When I was a lad and my brother was on the medical school track in college, I remember he had these plastic models that he used for his organic chemistry class. I remember remarking that, since he got to play with cool little plastic models, it must be a fun class. He tried to persuade me otherwise.
I always had a soft spot for those molecular modeling kits. But still, it’s hard to escape the feeling that maybe it’s all a big humbug. In chemistry class they tell us what these things look like, but honestly, what do they REALLY look like?
CHEMISTRY PROF: You can’t “look” at molecules.
STUDENT: So why am I fumbling with these expensive goddamned plastic noodles?
The message is, trust us, they look like this, but you’ll never see them.
Except for the fact that now you can. Starting with the scanning tunneling microscope, we’ve been able to resolve shapes down to the atomic level (note that I am going to sidestep any philosophical concerns about whether using an atomic force microscope constitutes seeing). It’s very satisfying to see what Democritus dreamed of.
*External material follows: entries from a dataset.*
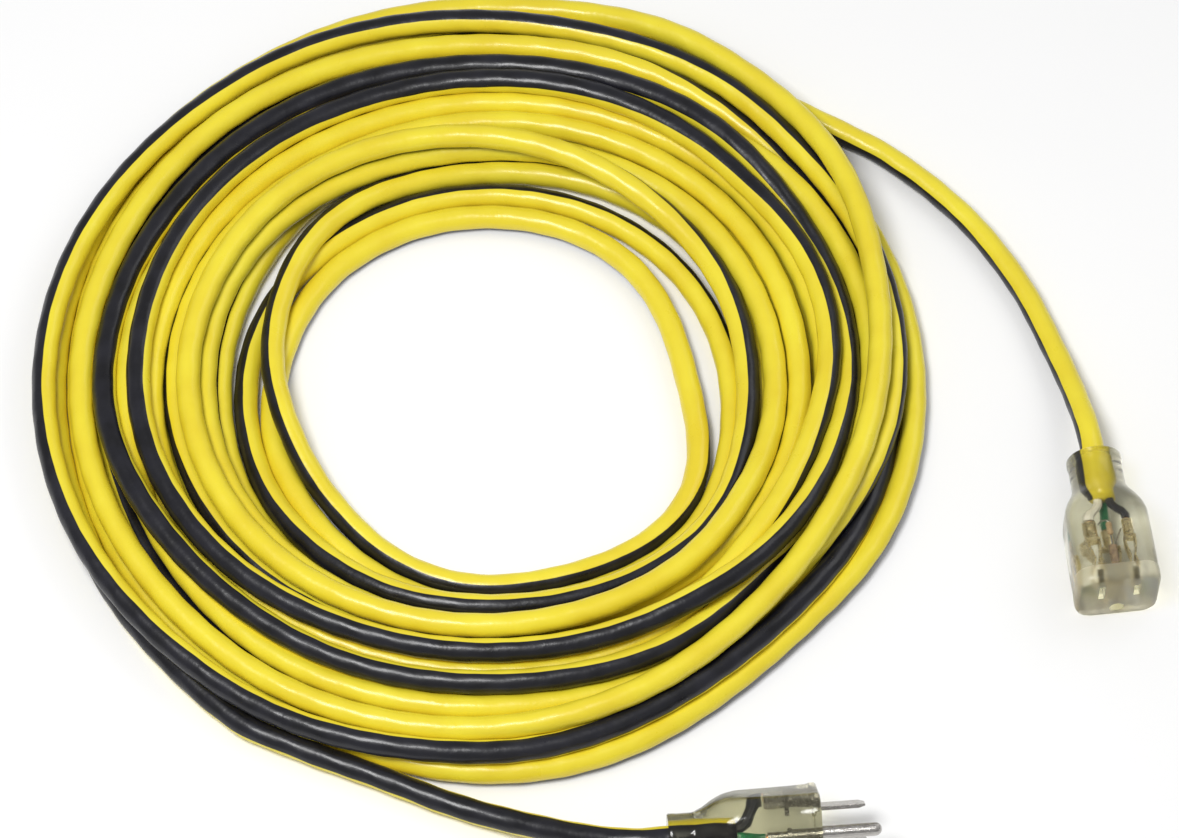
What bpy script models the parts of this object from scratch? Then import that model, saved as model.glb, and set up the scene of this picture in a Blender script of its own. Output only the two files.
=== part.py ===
"""A coiled three-wire outdoor extension cord with a clear plug and a clear lighted connector.

The cord lies on the plane z = 0. Its loose coil is one turned ring, and its two leads run out of
the coil to the plug and to the connector. Both ends hold a jacket end, three insulated wires with
their copper strands, and the metal parts that the wires are crimped into. Numbers are in
millimetres; MM turns them into Blender's metres. The frame's origin is the middle of the whole
object's outline, on the plane that it lies on.
"""

import math

import bmesh
import bpy
import numpy as np
from mathutils import Matrix, Vector

MM = 0.001
GAP = 0.3  # clearance between pieces that touch
RING_POINTS = 32  # points round each lofted section

# The cord: 14/3 outdoor cable.
CORD_R = 4.5
COIL_CENTRE = (-39.8, 21.5)
COIL_OUTER_R = 164.5
COIL_INNER_R = 70.0
COIL_HEIGHT = 27.0
COIL_EDGE_R = 6.0
WIRE_R = 1.55
STRANDS_R = 0.95
WIRE_CIRCLE_R = 2.4  # the three wires lie on this circle inside the jacket
LEAD_POINT_SPACING = 18.0
NECK_STRAIGHT = 12.0  # a lead's last stretch runs straight into its neck

# The standard three-pin pattern that plug and connector share.
BLADE_SPACING = 12.7
PIN_OFFSET = 11.9  # from the blades' line to the pin's axis
BLADE_THICKNESS = 1.52
BLADE_WIDTH = 6.35
PIN_R = 2.38
BLADE_Z = 4.2  # the blades' line, from the housing's axis
PIN_Z = BLADE_Z - PIN_OFFSET

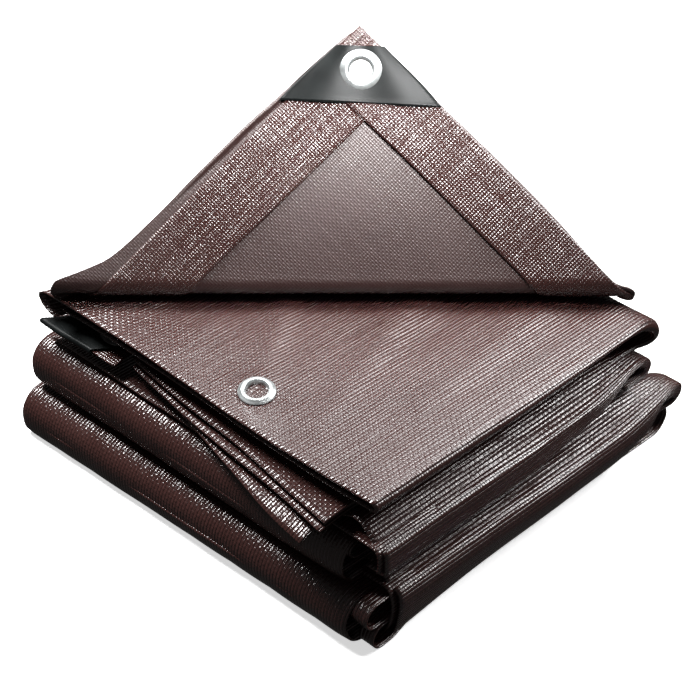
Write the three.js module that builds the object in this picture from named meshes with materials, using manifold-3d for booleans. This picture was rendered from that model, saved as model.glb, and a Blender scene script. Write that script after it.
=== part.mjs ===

Recently the level of detail has gone way up. Look at this image of pentacene, which is a kind of stretch-limo version of benzene. Here’s the ball and stick model of the same thing. By god, it REALLY looks like that plastic model. I am going to sleep well tonight.
I was lucky, in that my high school chemistry teacher gave a more satisfying response by blaming mathmaticians and physicists for coming up with all of the weird electron clouds and orbitals using statistics. His explanation was more: we can’t entirely explain why molecules look like that, but we have enough evidence to know that they would if we could see them.
Now if they can just upend the darn thing so we can see the pi-orbitals!
Next on the visualization agenda: economics. I want an X-ray machine that can show me Adam Smith’s Invisible Hand.
I think you need Kirlian photography for that.